Rule number five: know how to rest. It's amazing. The best climbers are the ones that in the most extreme situations can get their bodies into some position, where they can rest, regroup, calm themselves, focus, and keep going.
第五點:知道如何休息。這是很驚人的。最棒的攀岩者是那些可以在最嚴峻的環境之下,將身體保持某種姿勢,可讓自己休息,重組,冷靜,然後繼續前進。

This is a climb in the Needles, again in California. Fear really sucks, because what it means is you're not focusing on what you're doing. You're focusing on the consequences of failing at what you're doing. Because any given move should require all your concentration and thought processes to execute it effectively.
這是個位於Needles市的攀岩地點,又是在加州。恐懼真的很討厭,因為那意味著你將無法專注於正在做的事情。你會專注於其失敗的結果。因為任何特定的動作應該需要你完全的專注和思考,來有效的執行它。

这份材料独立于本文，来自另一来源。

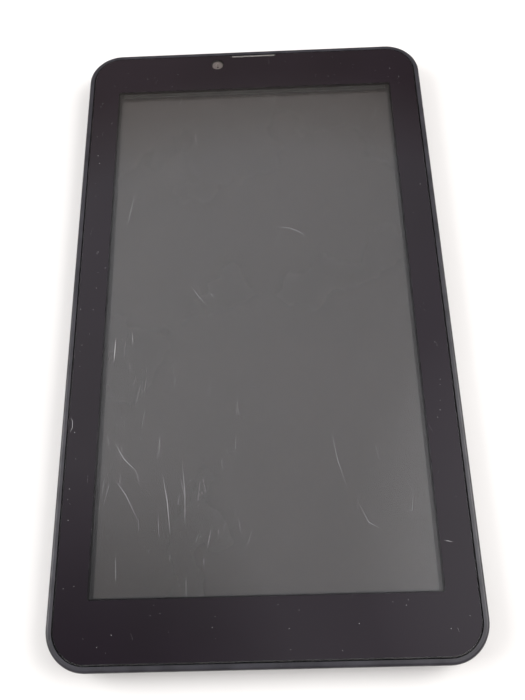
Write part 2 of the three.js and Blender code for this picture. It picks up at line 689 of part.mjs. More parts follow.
// The loudspeaker faces the back: its cone is a shallow dish on the lower side
const speakerProfile = [
  [0, 0.55], [2.6, 0.55], [3.2, 0.2], [4.6, 1.0], [5.9, 0.35], [6.1, 0], [SPEAKER_RADIUS, 0],
  [SPEAKER_RADIUS, 1.3], [5.4, 1.5], [5.4, 2.9], [0, 2.9],
].map(([radius, height]) => new THREE.Vector2(radius, height));
const speakerMesh = piece('loudspeaker', new THREE.LatheGeometry(speakerProfile, 20), 'socket_plastic');
speakerMesh.rotation.x = Math.PI / 2;
speakerMesh.position.set(SPEAKER_X, SPEAKER_Y, 1.9);

const gasketShape = new THREE.Shape();
gasketShape.absarc(0, 0, SPEAKER_RADIUS, 0, 2 * Math.PI);
const gasketHole = new THREE.Path();
gasketHole.absarc(0, 0, 6, 0, 2 * Math.PI);
gasketShape.holes.push(gasketHole);
const gasketOptions = { depth: 0.35, bevelEnabled: false, curveSegments: 10 };
const gasketMesh = piece('loudspeaker_gasket', new THREE.ExtrudeGeometry(gasketShape, gasketOptions), 'foam');
gasketMesh.position.set(SPEAKER_X, SPEAKER_Y, 1.48);

const speakerLeadPoints = [
  [SPEAKER_X + 7.6, SPEAKER_Y + 1, 3.2], [39.5, -74, 3.0], [41, -66, 2.6], [41, -40, 2.5], [41, -10, 2.5],
  [41, 20, 2.5], [42, 34, 2.8], [43, 40.4, 3.2],
];
piece('loudspeaker_lead', lead(speakerLeadPoints, 1.6, 0.8, 8, 20), 'red_lead');

piece('microphone', rod('y', 1.5, -92.2, -90.9, [MICROPHONE_X, MICROPHONE_Z], 14), 'steel');
const microphoneLeadPoints = [
  [MICROPHONE_X, -90.2, 4.4], [-18, -88.2, 4.0], [-26, -83.5, 3.2], [-40, -79, 2.8], [-44.5, -70, 2.6],
  [-44.5, -40, 2.5], [-44.5, -5, 2.5], [-44.5, 28, 2.6], [-45, 40.4, 3.2],
];
piece('microphone_lead', lead(microphoneLeadPoints, 1.2, 0.7, 8, 24), 'black_lead');

const earpieceMesh = piece('earpiece', new THREE.BoxGeometry(14.4, 5.4, 2.3), 'socket_plastic');
earpieceMesh.position.set(0, 88, 6.6);
const meshDepth = EARPIECE_SLOT_DEPTH - 0.2;
const meshForm = new THREE.BoxGeometry(EARPIECE_SLOT_WIDTH - 0.4, meshDepth, 0.7);
const earpieceGrille = piece('earpiece_grille', meshForm, 'woven_mesh');
earpieceGrille.position.set(0, GLASS_TOP_EDGE - EARPIECE_SLOT_DEPTH / 2, 9.5);

const cameraBody = toSolid(block(-2.6, 2.6, -2.6, 2.3, 0, 2.85));
const cameraForm = join(cameraBody, [rod('z', 2.3, 2.5, 3.95, [0, 0], 16)]);
const cameraMesh = piece('front_camera', cameraForm, 'socket_plastic');
cameraMesh.position.set(FRONT_CAMERA_X, FRONT_CAMERA_Y, 5.15);

const rearCameraBody = toSolid(block(-3.25, 3.25, -3.25, 3.25, 1.25, 3.6));
const rearCameraForm = join(rearCameraBody, [rod('z', 2.5, 0, 1.5, [0, 0], 16)]);
const rearCameraMesh = piece('rear_camera', rearCameraForm, 'socket_plastic');
rearCameraMesh.position.set(REAR_CAMERA_X, REAR_CAMERA_Y, 1.45);

const motorCan = toSolid(rod('x', MOTOR_RADIUS, -44.5, -35.5, [MOTOR_Y, MOTOR_Z], 14));
piece('vibration_motor', cut(motorCan, [rod('x', 0.6, -40, -34, [MOTOR_Y, MOTOR_Z], 8)]), 'steel');

function makeVibrationWeight() {
  const shaft = toSolid(rod('x', 0.35, -39, -31.6, [MOTOR_Y, MOTOR_Z], 8));
  const disc = toSolid(rod('x', 2.1, -34.9, -31.8, [MOTOR_Y, MOTOR_Z], 20));
  const lowerHalf = cut(disc, [block(-FAR, 0, MOTOR_Y - 4, MOTOR_Y + 4, MOTOR_Z + 0.2, MOTOR_Z + 4)]);
  return join(shaft.add(lowerHalf), [rod('x', 0.9, -34.9, -31.8, [MOTOR_Y, MOTOR_Z], 10)]);
}

piece('vibration_weight', makeVibrationWeight(), 'steel');

piece('aerial', block(-28, 12, -89, -80.5, 1.45, 1.6), 'flex');
const aerialLeadPoints = [
  [-26.5, -82, 2.25], [-32, -80.6, 2.3], [-39, -73, 2.3], [-40.3, -60, 2.3],
  [-40.3, -20, 2.3], [-40.3, 20, 2.3], [-39.8, 33, 2.8], [-39.5, 40.2, 3.2],
];
piece('aerial_lead', lead(aerialLeadPoints, 1.1, 1.1, 8, 22), 'black_lead');

// ---- Screws that hold the board to the frame ----------------------------------------------------

const screwProfile = [
  [0, 0], [1.25, 0], [1.25, 0.35], [0.95, 0.6], [SCREW_SHANK, 0.6], [SCREW_SHANK, 3.5], [0, 3.9],
].map(([radius, height]) => new THREE.Vector2(radius, height));
SCREW_PLACES.forEach(([x, y], index) => {
  const mesh = piece(`board_screw_${index + 1}`, new THREE.LatheGeometry(screwProfile, 10), 'steel');
  mesh.rotation.x = Math.PI / 2;
  mesh.position.set(x, y, BOARD_BOTTOM - 0.65);
});

export default tablet;
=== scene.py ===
# %% [markdown]
# # A seven-inch tablet computer
#
# This notebook dresses a tablet whose mechanical model already exists: every part is there at its
# real size, and the side keys, the card cover and the vibration motor already move. Here each part
# that can be seen is built again as a fine mesh in the same place, and every part gets its finish.
#
# Blender works in metres, and the parts of a tablet are tenths of a millimetre, so the sizes below
# are written in millimetres and multiplied by `MM`.

# %% Load the mechanical model
import math

import bmesh
import bpy
from mathutils import Euler, Matrix, Vector


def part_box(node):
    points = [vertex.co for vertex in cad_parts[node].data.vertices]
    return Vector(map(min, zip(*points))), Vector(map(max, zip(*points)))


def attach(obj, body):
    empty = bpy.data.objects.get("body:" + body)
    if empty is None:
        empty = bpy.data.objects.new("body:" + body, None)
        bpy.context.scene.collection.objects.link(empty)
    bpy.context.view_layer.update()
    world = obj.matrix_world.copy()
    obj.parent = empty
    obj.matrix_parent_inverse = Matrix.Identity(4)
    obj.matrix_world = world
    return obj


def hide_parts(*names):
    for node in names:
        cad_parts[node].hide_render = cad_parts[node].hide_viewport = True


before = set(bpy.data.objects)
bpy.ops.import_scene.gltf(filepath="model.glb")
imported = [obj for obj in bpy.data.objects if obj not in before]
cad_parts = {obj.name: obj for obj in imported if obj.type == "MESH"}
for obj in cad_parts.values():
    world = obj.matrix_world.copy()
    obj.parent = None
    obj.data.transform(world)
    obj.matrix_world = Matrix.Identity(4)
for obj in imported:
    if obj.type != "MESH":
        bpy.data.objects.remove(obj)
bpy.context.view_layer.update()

MM = 0.001

# %% [markdown]
# ## Where things are
#
# The mechanical model says where each part is, so nothing is placed by eye. The case is the widest
# part, the glass the highest, and the window printed on the glass is what the eye measures by.

# %% Main levels and outlines
HALF_WIDTH, HALF_LENGTH, RIM_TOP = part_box("rear_cover")[1]
glass_low, glass_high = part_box("touch_glass")
CORNER_RADIUS = 10.3 * MM
WALL = 1.35 * MM
FLOOR = 1.4 * MM
FAR = 200 * MM
WINDOW_HALF_WIDTH = 43.45 * MM
WINDOW_HALF_LENGTH = 77.6 * MM
WINDOW_Y = 0.4 * MM


def middle_of(name):
    """The middle of a part of the mechanical model."""
    low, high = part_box(name)
    return (low + high) / 2


print("rim top", round(RIM_TOP / MM, 2), "mm")

# %% [markdown]
# ## Meshes from level lines
#
# A moulded case is a stack of level lines: at each height its outline is the same rounded rectangle,
# drawn in a little more towards the back. Joining the lines with faces gives a clean mesh whose
# curves run along the edges, as a subdivided box would, but with exact corner radii.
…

One of the things in climbing is, most people sort of take it straight on. And they follow the most obvious solution. This is the Devils Tower in Wyoming, which is a columnar basalt formation that most of you probably know from Close Encounters. With this, typically crack climbers would put their hands in and their toes in, and just start climbing. The cracks are too small to get your toes into, so the only way to climb is using your fingertips in the cracks, and using opposing pressure and forcing yourself up.
攀岩中有件事是這樣,大部分的人就直接上。而且他們會走那最明顯的路。這是Wyoming州的魔鬼塔,是個柱狀玄武岩結構,你們也許從《第三類接觸》中知道它。面對這樣的地形,尤其是岩縫攀岩者會把手和腳放進岩縫,就開始攀爬。那些裂縫太小腳趾放不進去,所以唯一攀爬的方式就是把你的手指放在岩縫中,並使用反作用力將自己往上推。

Rule number eight: strength doesn't always equal success. In the 35 years I've been a climbing guide and taught on indoor walls, some stuff like that, the most important thing I've learned was, guys were always trying to do pull-ups. Beginning guys, it's like, they thrash, they thrash, they get 15 feet up, and they can do about 15 pull-ups, right? And then they just flame out. Women are much more in balance, because they don't have that idea that they're gonna be able to do 100 pull-ups. They think about how to get the weight over their feet, because it's sort of natural. They carry you all day long. So balance is really critical, and keeping your weight on your feet, which is your strongest muscle.
第八點:力量不總是等同成功。在這三十五年之間我當攀岩嚮導並在室內岩場任教,差不多就像那樣子,我學到的事情中,最重要的是,男人總是試著做引體向上。初學男士們,他們猛力前進、猛力前進,往上推進十五英尺,而他們可做約十五個引體向上,對吧?然後他們就體力透支了。女士們多會保持平衡,因為她們並不認為她們可以做一百個引體向上。她們思考如何把重量分擔到腳上,因為這就是天生自然的。它們整天支撐著你的身體。所以平衡真的很重要的,讓重量落在你腳上,它是你最強的肌肉。

And then of course there is rule number nine. I came up with rule number nine after I actually didn't plan for a fall, and went about forty feet and cracked a rib. Once you get to that point where you know it's gonna happen, you need to start thinking about how you're gonna let go, because that is the critical piece of not getting hurt: how you're going to fall onto the rope, or if you're climbing without a rope, fall to a place where you can actually control the fall. So don't hang on till the bitter end. Thank you very much!
然後當然有第九點。在我無意中跌落四十英尺,摔斷一根肋骨後,得到了這第九點規則。一旦到了你知道它將會發生之際,你必須開始思考要如何放手,因為那是避免受傷的重要關鍵:你要如何掉到安全索上,或是如果你沒用安全索攀爬,掉到一個你可以真正控制下落的地點。所以不要硬撐到最糟糕的結局。非常感謝你們!

註一:Friction Climb 是徒手攀岩,主要靠摩擦力往上爬,而盡量不使用繩索。